* _TASK_
Each line below is to be written out in full, exactly as shown.
########
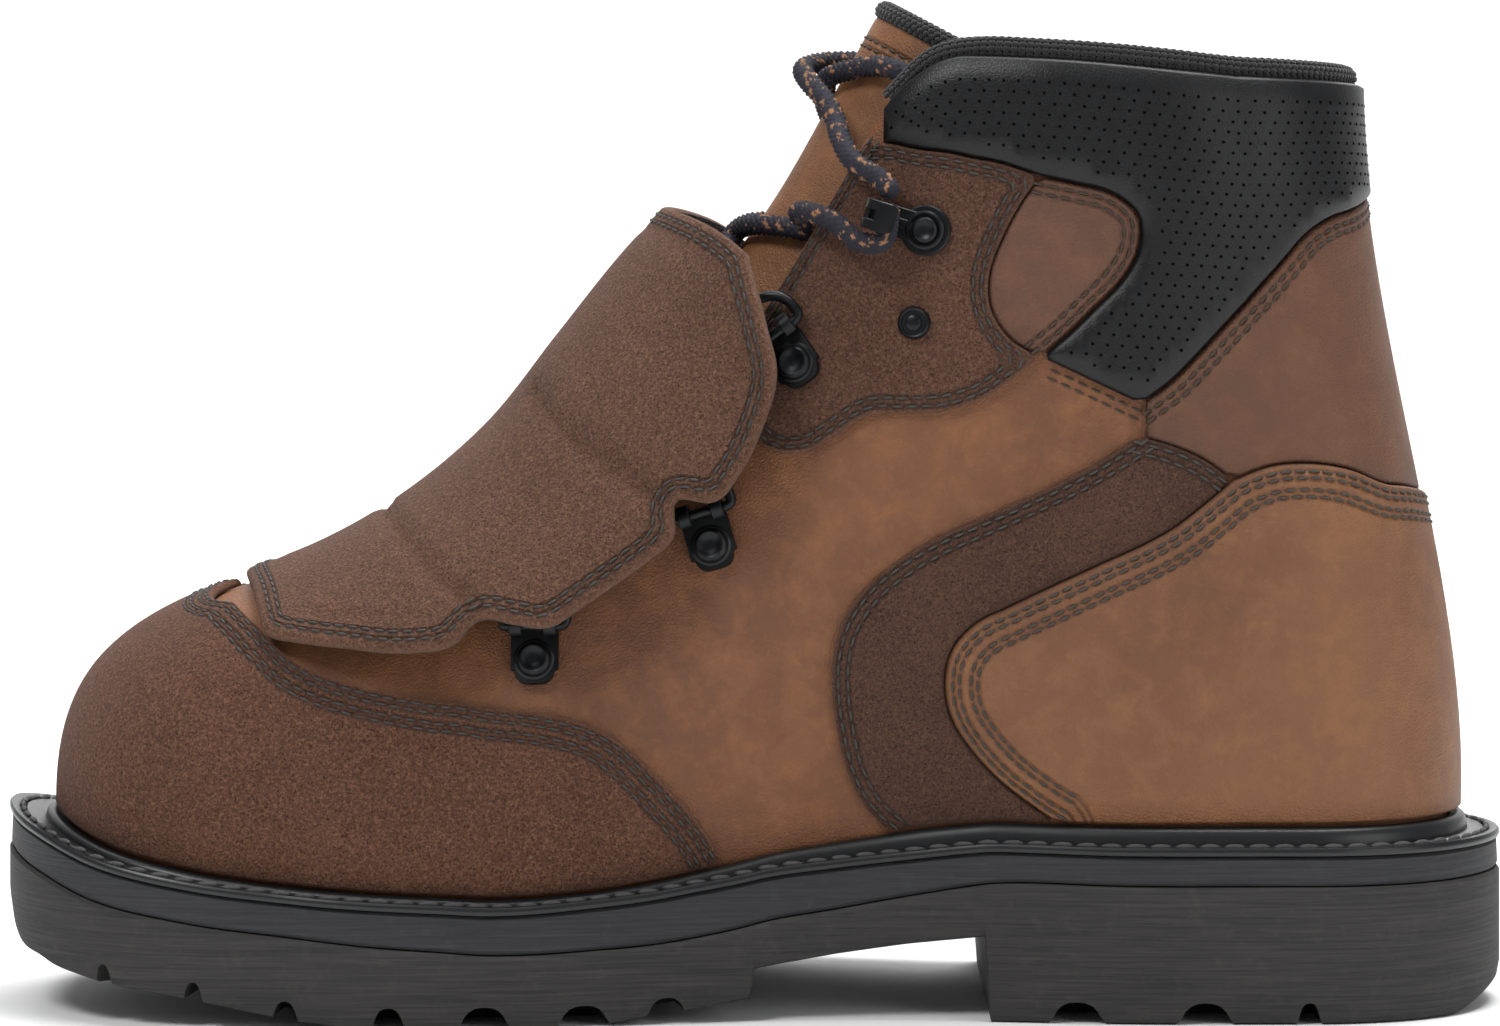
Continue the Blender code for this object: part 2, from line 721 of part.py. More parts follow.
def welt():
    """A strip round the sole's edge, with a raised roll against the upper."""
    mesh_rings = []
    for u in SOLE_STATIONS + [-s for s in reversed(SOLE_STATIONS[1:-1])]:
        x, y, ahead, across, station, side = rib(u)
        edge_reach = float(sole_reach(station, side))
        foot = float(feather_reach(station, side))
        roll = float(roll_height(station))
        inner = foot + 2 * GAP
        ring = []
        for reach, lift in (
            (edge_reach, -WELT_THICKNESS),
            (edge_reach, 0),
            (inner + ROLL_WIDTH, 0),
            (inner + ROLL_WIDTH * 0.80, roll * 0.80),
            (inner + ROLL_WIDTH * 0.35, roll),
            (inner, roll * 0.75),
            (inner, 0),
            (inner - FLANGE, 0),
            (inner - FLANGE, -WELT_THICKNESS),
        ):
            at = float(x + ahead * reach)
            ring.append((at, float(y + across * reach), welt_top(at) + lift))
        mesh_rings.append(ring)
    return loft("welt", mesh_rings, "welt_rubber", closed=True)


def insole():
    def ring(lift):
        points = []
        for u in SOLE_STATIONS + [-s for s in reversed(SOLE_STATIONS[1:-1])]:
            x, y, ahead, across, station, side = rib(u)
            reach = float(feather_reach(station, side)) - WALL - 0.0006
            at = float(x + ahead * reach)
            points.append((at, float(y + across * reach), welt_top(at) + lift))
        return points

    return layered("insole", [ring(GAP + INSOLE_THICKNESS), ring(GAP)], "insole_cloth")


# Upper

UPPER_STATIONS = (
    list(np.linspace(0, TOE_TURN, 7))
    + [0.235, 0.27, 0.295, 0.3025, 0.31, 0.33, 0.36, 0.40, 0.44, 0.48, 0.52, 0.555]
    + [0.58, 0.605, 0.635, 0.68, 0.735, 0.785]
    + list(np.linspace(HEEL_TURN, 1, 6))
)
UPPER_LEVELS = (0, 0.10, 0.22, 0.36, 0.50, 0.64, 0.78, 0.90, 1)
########
* _SOLUTION FOR THIS EXERCISE_
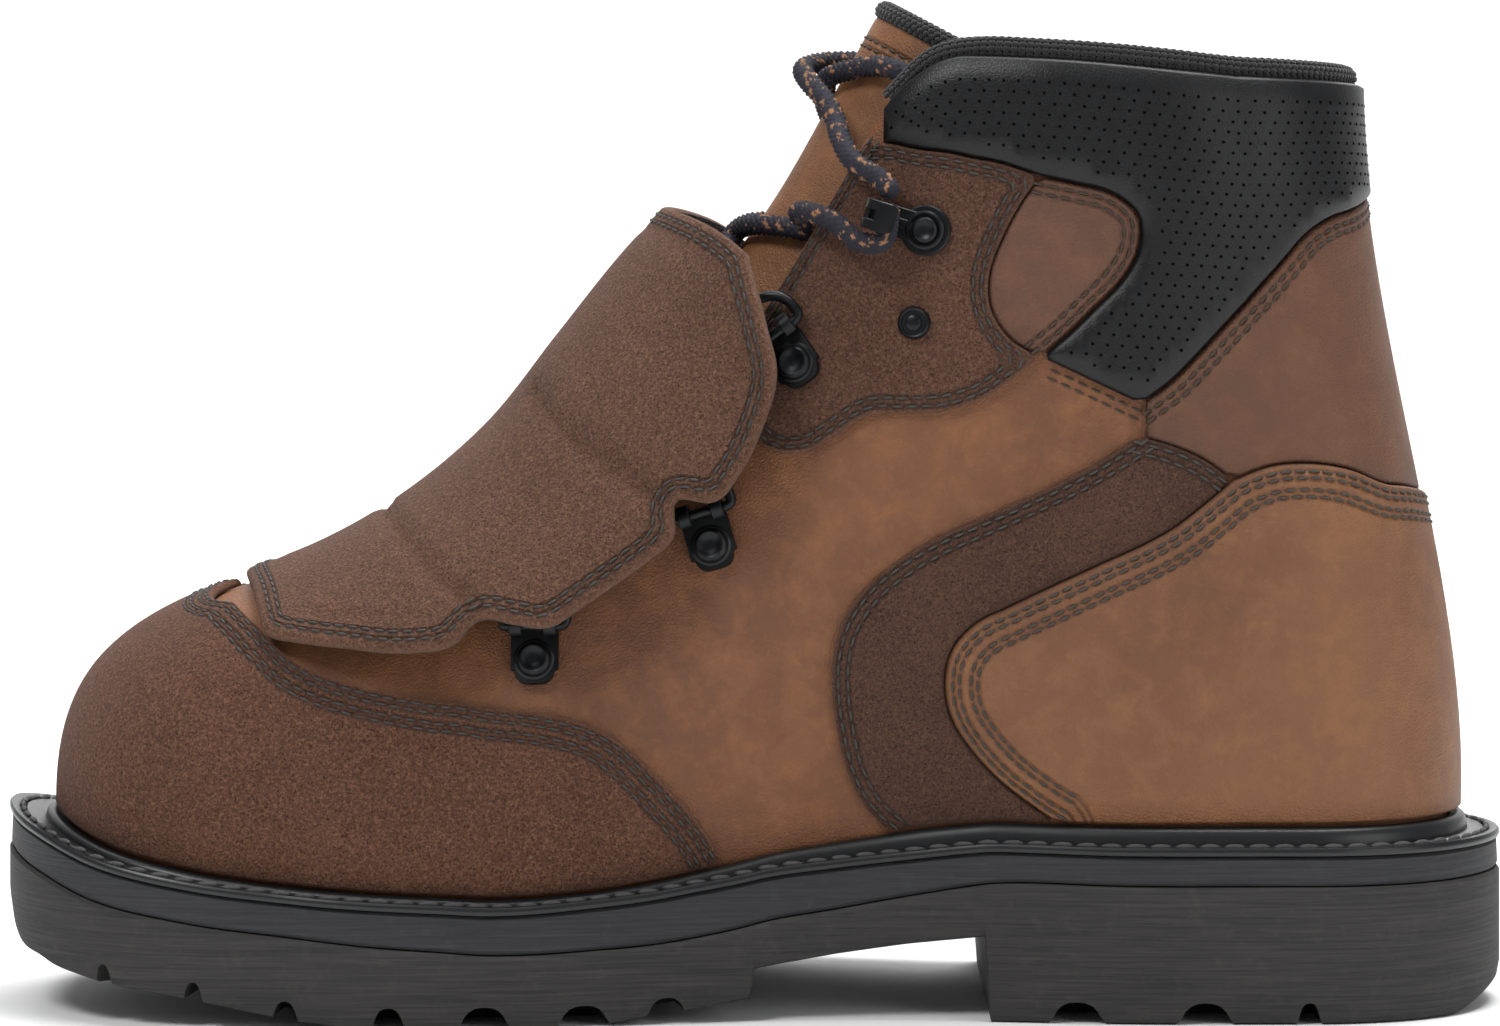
Continue the Blender code for this object: part 2, from line 721 of part.py. More parts follow.
def welt():
    """A strip round the sole's edge, with a raised roll against the upper."""
    mesh_rings = []
    for u in SOLE_STATIONS + [-s for s in reversed(SOLE_STATIONS[1:-1])]:
        x, y, ahead, across, station, side = rib(u)
        edge_reach = float(sole_reach(station, side))
        foot = float(feather_reach(station, side))
        roll = float(roll_height(station))
        inner = foot + 2 * GAP
        ring = []
        for reach, lift in (
            (edge_reach, -WELT_THICKNESS),
            (edge_reach, 0),
            (inner + ROLL_WIDTH, 0),
            (inner + ROLL_WIDTH * 0.80, roll * 0.80),
            (inner + ROLL_WIDTH * 0.35, roll),
            (inner, roll * 0.75),
            (inner, 0),
            (inner - FLANGE, 0),
            (inner - FLANGE, -WELT_THICKNESS),
        ):
            at = float(x + ahead * reach)
            ring.append((at, float(y + across * reach), welt_top(at) + lift))
        mesh_rings.append(ring)
    return loft("welt", mesh_rings, "welt_rubber", closed=True)


def insole():
    def ring(lift):
        points = []
        for u in SOLE_STATIONS + [-s for s in reversed(SOLE_STATIONS[1:-1])]:
            x, y, ahead, across, station, side = rib(u)
            reach = float(feather_reach(station, side)) - WALL - 0.0006
            at = float(x + ahead * reach)
            points.append((at, float(y + across * reach), welt_top(at) + lift))
        return points

    return layered("insole", [ring(GAP + INSOLE_THICKNESS), ring(GAP)], "insole_cloth")


# Upper

UPPER_STATIONS = (
    list(np.linspace(0, TOE_TURN, 7))
    + [0.235, 0.27, 0.295, 0.3025, 0.31, 0.33, 0.36, 0.40, 0.44, 0.48, 0.52, 0.555]
    + [0.58, 0.605, 0.635, 0.68, 0.735, 0.785]
    + list(np.linspace(HEEL_TURN, 1, 6))
)
UPPER_LEVELS = (0, 0.10, 0.22, 0.36, 0.50, 0.64, 0.78, 0.90, 1)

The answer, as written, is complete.